Un país que recibe al año 60 millones de turistas, cuyos ingresos representan el 10% del PIB, resulta que le cede amablemente su estratégico espacio aéreo a los nuevos corsarios de su Graciosa Majestad la Reina de Inglaterra. De nuevo tropezamos con la misma piedra de la funesta Armada Invencible. Perdimos el mar, hemos ido perdiendo la tierra y estamos haciendo oposiciones para perder el cielo.
Luego que no venga García-Margallo a hablarnos de la «marca España», ¿eh? Si teníamos un logo universal, eran esos miles de suspiros de España voladores que esparcían por el mundo el más rentable y productivo «efecto llamada» jamás contado.
Para mí que al pusilánime ministro Soria y la servicial ministra Pastor, que progresan adecuadamente en su doctorado cum laude en el «Principio de Peter», la patera común les debe parecer una magnífica alternativa low cost para mantener las envidiables cifras de pasajeros atraídos por el irresistible influjo de la piel de toro.
Pero, ahora hablando en serio. IBERIA es un bien de Estado. En el sentido accionarial de la palabra, con su 12% de participación a través de Bankia, y desde la óptica estratégica político-económica.
Una IBERIA raquítica, anoréxica, pone en serio peligro de inmuno-deficiencia al sector turístico español. Lo deja a los pies de los caballos de líneas aéreas y tour operadores siempre dispuestos a urdir una nueva «leyenda negra» Lejos de mí la funesta manía de establecer odiosas comparaciones, oye.

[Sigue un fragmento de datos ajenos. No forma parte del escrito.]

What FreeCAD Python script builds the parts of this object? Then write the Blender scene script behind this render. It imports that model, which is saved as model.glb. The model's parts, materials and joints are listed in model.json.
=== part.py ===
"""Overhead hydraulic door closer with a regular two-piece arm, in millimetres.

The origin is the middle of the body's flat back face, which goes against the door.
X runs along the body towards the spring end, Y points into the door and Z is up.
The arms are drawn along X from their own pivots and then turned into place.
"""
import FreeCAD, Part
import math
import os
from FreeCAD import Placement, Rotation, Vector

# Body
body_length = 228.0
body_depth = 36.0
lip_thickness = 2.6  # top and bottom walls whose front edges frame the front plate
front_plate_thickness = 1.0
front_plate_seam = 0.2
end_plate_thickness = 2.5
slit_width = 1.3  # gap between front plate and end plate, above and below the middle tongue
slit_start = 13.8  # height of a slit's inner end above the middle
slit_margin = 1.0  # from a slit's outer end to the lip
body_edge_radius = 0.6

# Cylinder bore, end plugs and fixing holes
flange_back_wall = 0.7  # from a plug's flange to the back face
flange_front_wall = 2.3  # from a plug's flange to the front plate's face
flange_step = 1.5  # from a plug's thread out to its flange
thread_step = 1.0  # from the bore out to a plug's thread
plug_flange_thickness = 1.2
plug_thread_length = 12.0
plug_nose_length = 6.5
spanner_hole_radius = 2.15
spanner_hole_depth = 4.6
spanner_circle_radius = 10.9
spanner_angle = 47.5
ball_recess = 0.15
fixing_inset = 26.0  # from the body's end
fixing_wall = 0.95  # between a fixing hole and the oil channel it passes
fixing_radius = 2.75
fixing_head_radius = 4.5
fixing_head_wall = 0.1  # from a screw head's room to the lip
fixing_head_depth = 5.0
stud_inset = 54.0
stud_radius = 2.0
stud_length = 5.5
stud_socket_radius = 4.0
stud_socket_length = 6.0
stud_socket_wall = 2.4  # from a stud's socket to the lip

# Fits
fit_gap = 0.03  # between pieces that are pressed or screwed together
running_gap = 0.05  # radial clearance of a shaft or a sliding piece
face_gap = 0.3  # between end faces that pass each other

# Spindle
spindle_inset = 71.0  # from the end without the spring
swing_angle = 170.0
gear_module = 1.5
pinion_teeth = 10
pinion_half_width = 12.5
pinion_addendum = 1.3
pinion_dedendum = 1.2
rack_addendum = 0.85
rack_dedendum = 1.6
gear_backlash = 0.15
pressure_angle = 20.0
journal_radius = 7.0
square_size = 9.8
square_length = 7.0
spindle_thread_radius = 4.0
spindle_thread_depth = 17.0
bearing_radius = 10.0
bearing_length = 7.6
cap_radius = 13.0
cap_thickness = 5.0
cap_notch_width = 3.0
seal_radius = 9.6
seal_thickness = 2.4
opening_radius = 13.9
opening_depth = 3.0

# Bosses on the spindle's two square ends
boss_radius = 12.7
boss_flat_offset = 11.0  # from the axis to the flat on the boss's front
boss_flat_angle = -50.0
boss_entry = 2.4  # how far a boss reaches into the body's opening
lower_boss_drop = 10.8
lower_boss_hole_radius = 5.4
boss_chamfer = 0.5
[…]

Pero IBERIA es un poco para el turismo español lo que la dichosa rodilla para Rafa Nadal. En todo su esplendor, ambas articulaciones, la de la movilidad turística y la de la movilidad anatómica, garantizan puestos de honor en el ranking. Sólo que, Rafa, en su sabiduría, apuesta una y otra vez por la rehabilitación, y no como el gobierno español, resignado a permitir que le implanten una prótesis barata comprada en los chinos.
Te digo más. El intento del Presidente de la Compañía, Antonio Vázquez, de acojonar al personal con el millón de euros al día en concepto de pérdidas (365 millones de euros al año), le habrá parecido una demagógica arma antiaérea infalible para derribar a Iberia. Pero en realidad es fuego amigo. España ni siquiera está entre los diez países que más dinero invierten en turismo en el mundo. Y, sin embargo, ocupa el segundo lugar entre los países que más dinero ingresan por ese concepto.

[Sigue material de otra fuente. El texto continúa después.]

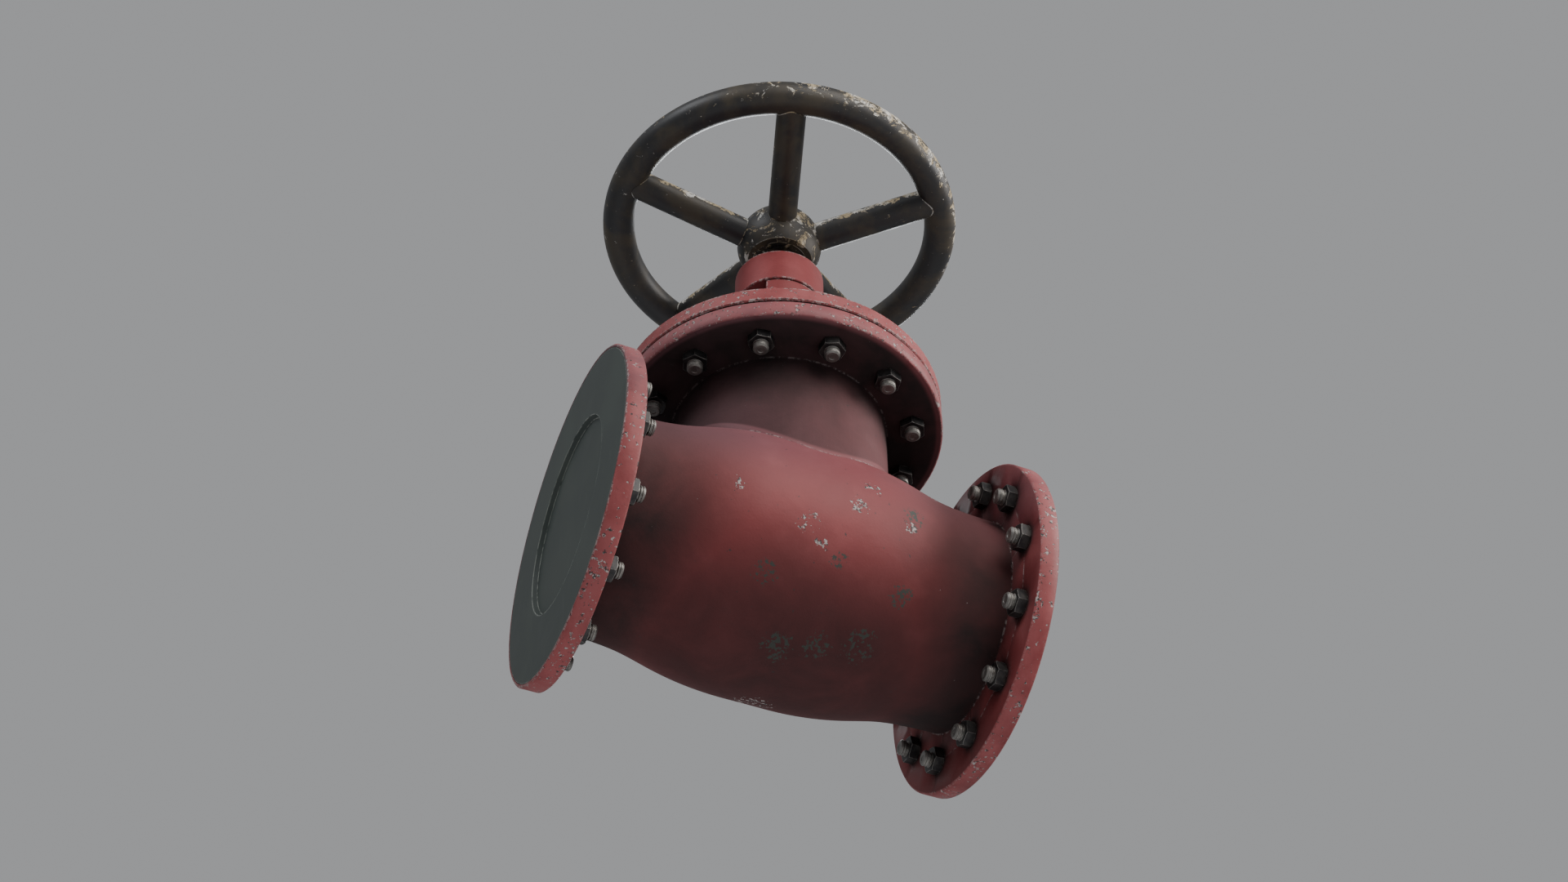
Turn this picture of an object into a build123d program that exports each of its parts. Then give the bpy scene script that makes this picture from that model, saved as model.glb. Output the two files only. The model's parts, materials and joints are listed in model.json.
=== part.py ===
from build123d import *
import math
import os

# Flanged globe valve, millimetres. +X along the pipe towards the outlet, +Z up the stem.
# The nodes named body_ and the seat bridge are one casting, held as simple lengths.
# Origin: centre of the outlet flange's gasket face.

LENGTH = 438.0
STEM_X = -LENGTH / 2
INLET_X = -LENGTH

FLANGE_R = 170.0
FLANGE_T = 19.5
RIM_CHAMFER = 1.5
PORT_R = 99.0
PORT_DEPTH = 50.0
PORT_CORE_END = LENGTH / 2 - PORT_DEPTH

COVER_R = 166.2
COVER_LIP_T = 3.4
COVER_STEP_R = 105.7
COVER_STEP_X = 9.0
COVER_SKIRT_R = 98.6

BARREL_JOINT = 90.0

BOLT_CIRCLE_R = 138.0
BOLT_COUNT = 12
STUD_R = 8.0
STUD_HOLE_R = 8.05
STUD_NECK_R = 6.6
STUD_OUT = 18.0
STUD_SEAT = 10.5
TAP_R = 7.0
NUT_AF = 24.0
NUT_H = 10.0
NUT_BORE_R = 8.02
NUT_TWIST = 8.0

NECK_R = 111.0
NECK_BORE_R = 99.0
BONNET_R = 169.3
BONNET_Z = 193.3
GASKET_Z = 212.9
COVER_Z = 214.9
BONNET_TOP_Z = 233.4

SEAT_WEB_TOP = 4.0
SEAT_WEB_BOTTOM = -10.0
SEAT_TOP_Z = 12.0
SEAT_BORE_R = 75.0
SEAT_SPIGOT_R = 82.0
SEAT_RIM_R = 90.0

# Stem and disc as they stand now, 33 mm above the shut position.
SHUT_DROP = 33.0
DISC_FACE_Z = SEAT_TOP_Z + SHUT_DROP + 0.05
DISC_R = 86.0
STEM_R = 16.0
STEM_RUN_R = 16.06
BUTTON_R = 22.0
BUTTON_Z = DISC_FACE_Z + 12.0
BUTTON_H = 10.0
BACKSEAT_COLLAR_Z = 160.0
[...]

Aproximadamente 52 mil millones de euros del ala al año. Si París bien valió una vez una misa, el turismo español bien debería valer 365 millones para controlar el espacio aéreo turístico. Con algunas cosas es que no se juega, hombre. Con el pan, como decían siempre nuestros abuelos. Con IBERIA, que le da precisamente pan, trabajo directo y trabajo indirecto a tantos españoles.
¡Estamos jodidos, chico!, dicho sea sin ánimo de transgredir el horario infantil. Claro, como nuestros gobernantes son incapaces de hacer volar su imaginación, han decidido que IBERIA no les deje en evidencia haciendo volar tantos aviones. Es el colmo del síndrome de colonia que se ha instalado en La Moncloa. De la cesión indiscriminada de soberanía.
De esas costumbre histórica de enviar nuestros barcos y ahora nuestros aviones a luchar una y otra vez contra los elementos ingleses. ¿De verdad vamos a desmantelar IBERIA, columna vertebral de nuestro turismo, por 365 millones de euros al año…? Eso y mucho más se lo meriendan nuestras televisiones autonómicas, nuestros delirios arquitectónicos, nuestros inútiles chiringuitos oficiales, las embajaditas autonómicas ornamentales, los AVES que no cesan, las financiaciones de los partidos, los oscuros paraísos fiscales y todos los sumideros carpetovetónicos por los que desaparecen mareantes cifras sin retorno.
¡Qué error, que inmenso error cortarle las alas a IBERIA, o sea, cortarle las alas a España! Ponemos el sol, la mano de obra barata y ahora quieren que pongamos también el culo aéreo. Este gobierno, este país, debe estar loco, loco, loco, si permite que se desvanezca la denominación de origen IBERIA en el espacio aéreo turístico en el que casi todas las rutas conducen a España.